__Task prompt__. Copy out all of the data below with no alterations.

== Data section

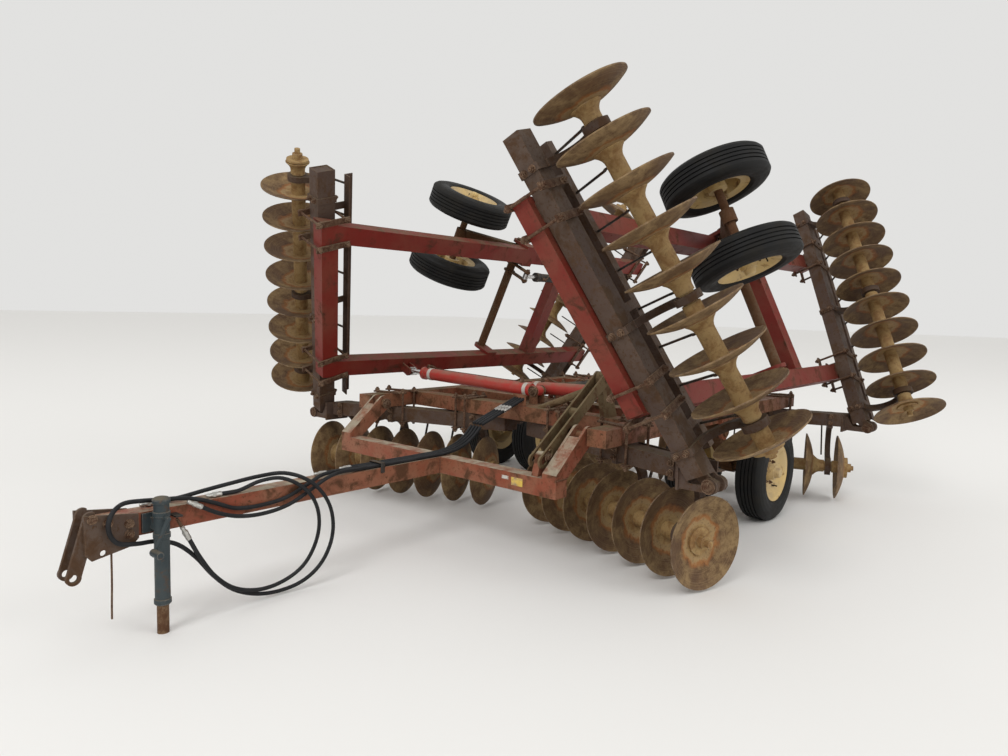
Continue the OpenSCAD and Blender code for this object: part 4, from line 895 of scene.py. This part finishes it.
# %% [markdown]
# ## Wheels
# Each rim is bolted to its hub with six bolts, the bearing is closed by a domed dust cap, and a valve stem
# stands out of the rim. They turn with the wheel, so they ride on the pair that they belong to.

# %% Hub caps, wheel bolts and valves
PAIR_HALF = 0.275
WHEEL_BOLTS, VALVE_TURN = 6, radians(205)
cap = turned([(0.040, 0.070), (0.040, 0.078), (0.036, 0.080), (0.035, 0.100), (0.031, 0.108), (0.020, 0.113),
              (0.006, 0.115)], 24)
lug = turned([(0.0140, 0.0), (0.0140, 0.004), (0.0105, 0.005), (0.0105, 0.014), (0.0062, 0.015),
              (0.0062, 0.021), (0.005, 0.022)], 8)
valve = turned([(0.0055, 0.0), (0.0055, 0.022), (0.0042, 0.023), (0.0042, 0.034), (0.005, 0.035),
                (0.005, 0.045), (0.004, 0.046)], 8)
outward = Matrix.Rotation(radians(90), 4, "Y")
for label, side in SIDES.items():
    for body, hub in (("wheels_centre_" + label, WORLD @ shift(side * RAIL_X, *CENTRE_AXLE)),
                      ("wheels_wing_" + label, station(True, side) @ shift(*WING_WHEEL))):
        caps, bolts, stems = [], [], []
        for s in (-1, 1):
            wheel = hub @ shift(s * PAIR_HALF, 0, 0) @ mirrored(s)
            caps.append(wheel @ outward)
            for k in range(WHEEL_BOLTS):
                spin = Matrix.Rotation(radians(60 * k + 17 * s), 4, "X")
                bolts.append(wheel @ spin @ shift(0.0245, 0, 0.085) @ outward)
            stems.append(wheel @ Matrix.Rotation(VALVE_TURN, 4, "X") @ shift(0.026, 0, 0.118) @ outward)
        scatter(cap, "hub_caps_" + body, body, caps, "rim_paint")
        scatter(lug, "wheel_bolts_" + body, body, bolts, "bolt_steel")
        scatter(valve, "valves_" + body, body, stems, "tyre")
drop(cap, lug, valve)
print(COUNT)

# %% [markdown]
# ## Pins
# Every link and cylinder turns on a pin that is kept in by a washer and a split pin. The end of a pin is a
# chamfered stub, and the split pin is a small ring through it.

# %% Pin ends with washers and split pins
def pin_end(radius):
    """The outer end of a pin of that radius, from the face that it comes out of."""
    end = turned([(radius * 1.7, 0), (radius * 1.7, 0.004), (radius, 0.0045), (radius, 0.012),
                  (radius * 0.85, 0.015)], 16)
    unselect()
    bpy.ops.mesh.primitive_torus_add(major_radius=radius * 0.62, minor_radius=0.0022, major_segments=14,
                                     minor_segments=5, location=(radius * 0.75, 0, 0.009),
                                     rotation=(radians(90), 0, 0.4))
    ring = bpy.context.object
    bpy.ops.object.transform_apply(location=True, rotation=True, scale=True)
    return join([end, ring])


def both_ends(frame_of, half, x, y, z, spin):
    """Matrices of the two ends of a pin that lies along X, half its length each way from a place."""
    return [frame_of @ facing((x + s * half, y, z), (s, 0, 0), spin) for s in (-1, 1)]


thick, middling, slim = pin_end(0.022), pin_end(0.016), pin_end(0.014)
centre_pins = [WORLD @ mirrored(side) @ facing((0.815, *DRAWBAR_PIVOT), (-1, 0, 0)) for side in (LEFT, RIGHT)]
for side in (LEFT, RIGHT):
    for s in (-1, 1):
        foot = (-side * FOLD_PIN_X, FOLD_PIN_Y[side] + s * 0.050, FOLD_PIN_Z)
        centre_pins.append(WORLD @ facing(foot, (0, s, 0), 0.6))
for side in (LEFT, RIGHT):
    for y, s in ((0.2732, -1), (0.4192, 1), (3.0856, -1), (3.2316, 1)):
        centre_pins.append(station(False, side) @ facing((0, y, 0), (0, s, 0), 1.1))
hardware(thick, "pin_ends_centre", "centre_frame", centre_pins)
hardware(middling, "pin_ends_mast", "centre_frame", both_ends(WORLD, 0.045, LINK_X, 0.660, 1.050, 0.3))
hardware(middling, "pin_ends_link", "drawbar", both_ends(WORLD, 0.045, LINK_X, 0.080, 0.640, 0.9))
hardware(slim, "pin_ends_lift", "centre_frame", both_ends(WORLD, 0.042, 0, *LIFT_BASE, 0.8))
hardware(slim, "pin_ends_lever", "rockshaft_centre", both_ends(WORLD, 0.047, 0, *LIFT_EYE, 0.2))
for label, side in SIDES.items():
    wing = station(True, side)
    hardware(slim, "pin_ends_lift_" + label, "wing_" + label,
             both_ends(wing, 0.042, WING_LIFT_U, *WING_LIFT_BASE, 0.8))
    hardware(slim, "pin_ends_lever_" + label, "rockshaft_" + label,
             both_ends(wing, 0.047, WING_LIFT_U, *WING_LIFT_EYE, 0.2))
drop(thick, middling, slim)
print(COUNT)

# %% [markdown]
# ## Cylinders
# The two fold cylinders lie over the frame in bright red with a pale band at each end; the lift cylinders
# are dark. Each has a band and a port at both ends, and a steel line along the barrel that carries the oil
# to the far end. A cylinder is drawn along its own X axis from the base pin.

# %% Bands, ports and lines of the cylinders
FOLD_TILT = atan2(0.0306930, 1)


def port(height):
    return turned([(0.013, 0), (0.013, height), (0.016, height + 0.001), (0.016, height + 0.012),
                   (0.011, height + 0.013), (0.011, height + 0.030), (0.009, height + 0.032)], 6)


def fold_axis(side):
    foot = shift(-FOLD_PIN_X, FOLD_PIN_Y[side], FOLD_PIN_Z)
    return WORLD @ mirrored(side) @ foot @ Matrix.Rotation(-FOLD_TILT, 4, "Y")


def line_up(base, eye):
    """Matrix that lays a cylinder's X axis from its base pin to its eye, both (back, up) in a Y-Z plane."""
    run = Vector((0, eye[0] - base[0], eye[1] - base[1])).normalized()
    side = Vector((1, 0, 0))
    return shift(0, *base) @ Matrix((run, side, run.cross(side))).transposed().to_4x4()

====

__Answer for this exercise__.
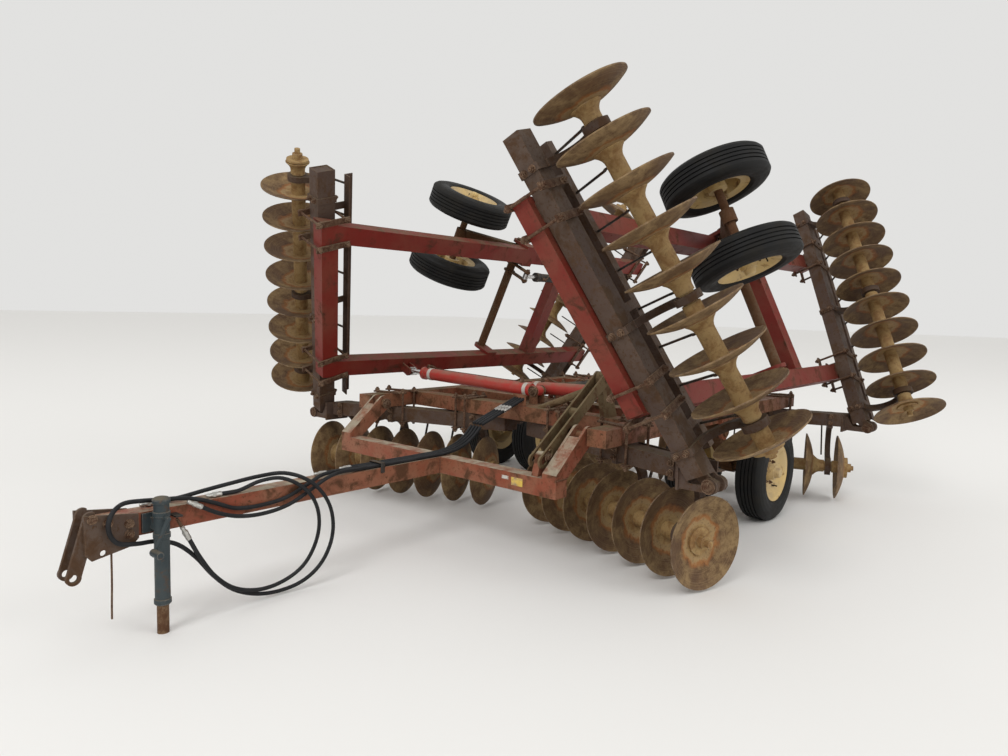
Continue the OpenSCAD and Blender code for this object: part 4, from line 895 of scene.py. This part finishes it.
# %% [markdown]
# ## Wheels
# Each rim is bolted to its hub with six bolts, the bearing is closed by a domed dust cap, and a valve stem
# stands out of the rim. They turn with the wheel, so they ride on the pair that they belong to.

# %% Hub caps, wheel bolts and valves
PAIR_HALF = 0.275
WHEEL_BOLTS, VALVE_TURN = 6, radians(205)
cap = turned([(0.040, 0.070), (0.040, 0.078), (0.036, 0.080), (0.035, 0.100), (0.031, 0.108), (0.020, 0.113),
              (0.006, 0.115)], 24)
lug = turned([(0.0140, 0.0), (0.0140, 0.004), (0.0105, 0.005), (0.0105, 0.014), (0.0062, 0.015),
              (0.0062, 0.021), (0.005, 0.022)], 8)
valve = turned([(0.0055, 0.0), (0.0055, 0.022), (0.0042, 0.023), (0.0042, 0.034), (0.005, 0.035),
                (0.005, 0.045), (0.004, 0.046)], 8)
outward = Matrix.Rotation(radians(90), 4, "Y")
for label, side in SIDES.items():
    for body, hub in (("wheels_centre_" + label, WORLD @ shift(side * RAIL_X, *CENTRE_AXLE)),
                      ("wheels_wing_" + label, station(True, side) @ shift(*WING_WHEEL))):
        caps, bolts, stems = [], [], []
        for s in (-1, 1):
            wheel = hub @ shift(s * PAIR_HALF, 0, 0) @ mirrored(s)
            caps.append(wheel @ outward)
            for k in range(WHEEL_BOLTS):
                spin = Matrix.Rotation(radians(60 * k + 17 * s), 4, "X")
                bolts.append(wheel @ spin @ shift(0.0245, 0, 0.085) @ outward)
            stems.append(wheel @ Matrix.Rotation(VALVE_TURN, 4, "X") @ shift(0.026, 0, 0.118) @ outward)
        scatter(cap, "hub_caps_" + body, body, caps, "rim_paint")
        scatter(lug, "wheel_bolts_" + body, body, bolts, "bolt_steel")
        scatter(valve, "valves_" + body, body, stems, "tyre")
drop(cap, lug, valve)
print(COUNT)

# %% [markdown]
# ## Pins
# Every link and cylinder turns on a pin that is kept in by a washer and a split pin. The end of a pin is a
# chamfered stub, and the split pin is a small ring through it.

# %% Pin ends with washers and split pins
def pin_end(radius):
    """The outer end of a pin of that radius, from the face that it comes out of."""
    end = turned([(radius * 1.7, 0), (radius * 1.7, 0.004), (radius, 0.0045), (radius, 0.012),
                  (radius * 0.85, 0.015)], 16)
    unselect()
    bpy.ops.mesh.primitive_torus_add(major_radius=radius * 0.62, minor_radius=0.0022, major_segments=14,
                                     minor_segments=5, location=(radius * 0.75, 0, 0.009),
                                     rotation=(radians(90), 0, 0.4))
    ring = bpy.context.object
    bpy.ops.object.transform_apply(location=True, rotation=True, scale=True)
    return join([end, ring])


def both_ends(frame_of, half, x, y, z, spin):
    """Matrices of the two ends of a pin that lies along X, half its length each way from a place."""
    return [frame_of @ facing((x + s * half, y, z), (s, 0, 0), spin) for s in (-1, 1)]


thick, middling, slim = pin_end(0.022), pin_end(0.016), pin_end(0.014)
centre_pins = [WORLD @ mirrored(side) @ facing((0.815, *DRAWBAR_PIVOT), (-1, 0, 0)) for side in (LEFT, RIGHT)]
for side in (LEFT, RIGHT):
    for s in (-1, 1):
        foot = (-side * FOLD_PIN_X, FOLD_PIN_Y[side] + s * 0.050, FOLD_PIN_Z)
        centre_pins.append(WORLD @ facing(foot, (0, s, 0), 0.6))
for side in (LEFT, RIGHT):
    for y, s in ((0.2732, -1), (0.4192, 1), (3.0856, -1), (3.2316, 1)):
        centre_pins.append(station(False, side) @ facing((0, y, 0), (0, s, 0), 1.1))
hardware(thick, "pin_ends_centre", "centre_frame", centre_pins)
hardware(middling, "pin_ends_mast", "centre_frame", both_ends(WORLD, 0.045, LINK_X, 0.660, 1.050, 0.3))
hardware(middling, "pin_ends_link", "drawbar", both_ends(WORLD, 0.045, LINK_X, 0.080, 0.640, 0.9))
hardware(slim, "pin_ends_lift", "centre_frame", both_ends(WORLD, 0.042, 0, *LIFT_BASE, 0.8))
hardware(slim, "pin_ends_lever", "rockshaft_centre", both_ends(WORLD, 0.047, 0, *LIFT_EYE, 0.2))
for label, side in SIDES.items():
    wing = station(True, side)
    hardware(slim, "pin_ends_lift_" + label, "wing_" + label,
             both_ends(wing, 0.042, WING_LIFT_U, *WING_LIFT_BASE, 0.8))
    hardware(slim, "pin_ends_lever_" + label, "rockshaft_" + label,
             both_ends(wing, 0.047, WING_LIFT_U, *WING_LIFT_EYE, 0.2))
drop(thick, middling, slim)
print(COUNT)

# %% [markdown]
# ## Cylinders
# The two fold cylinders lie over the frame in bright red with a pale band at each end; the lift cylinders
# are dark. Each has a band and a port at both ends, and a steel line along the barrel that carries the oil
# to the far end. A cylinder is drawn along its own X axis from the base pin.

# %% Bands, ports and lines of the cylinders
FOLD_TILT = atan2(0.0306930, 1)


def port(height):
    return turned([(0.013, 0), (0.013, height), (0.016, height + 0.001), (0.016, height + 0.012),
                   (0.011, height + 0.013), (0.011, height + 0.030), (0.009, height + 0.032)], 6)


def fold_axis(side):
    foot = shift(-FOLD_PIN_X, FOLD_PIN_Y[side], FOLD_PIN_Z)
    return WORLD @ mirrored(side) @ foot @ Matrix.Rotation(-FOLD_TILT, 4, "Y")


def line_up(base, eye):
    """Matrix that lays a cylinder's X axis from its base pin to its eye, both (back, up) in a Y-Z plane."""
    run = Vector((0, eye[0] - base[0], eye[1] - base[1])).normalized()
    side = Vector((1, 0, 0))
    return shift(0, *base) @ Matrix((run, side, run.cross(side))).transposed().to_4x4()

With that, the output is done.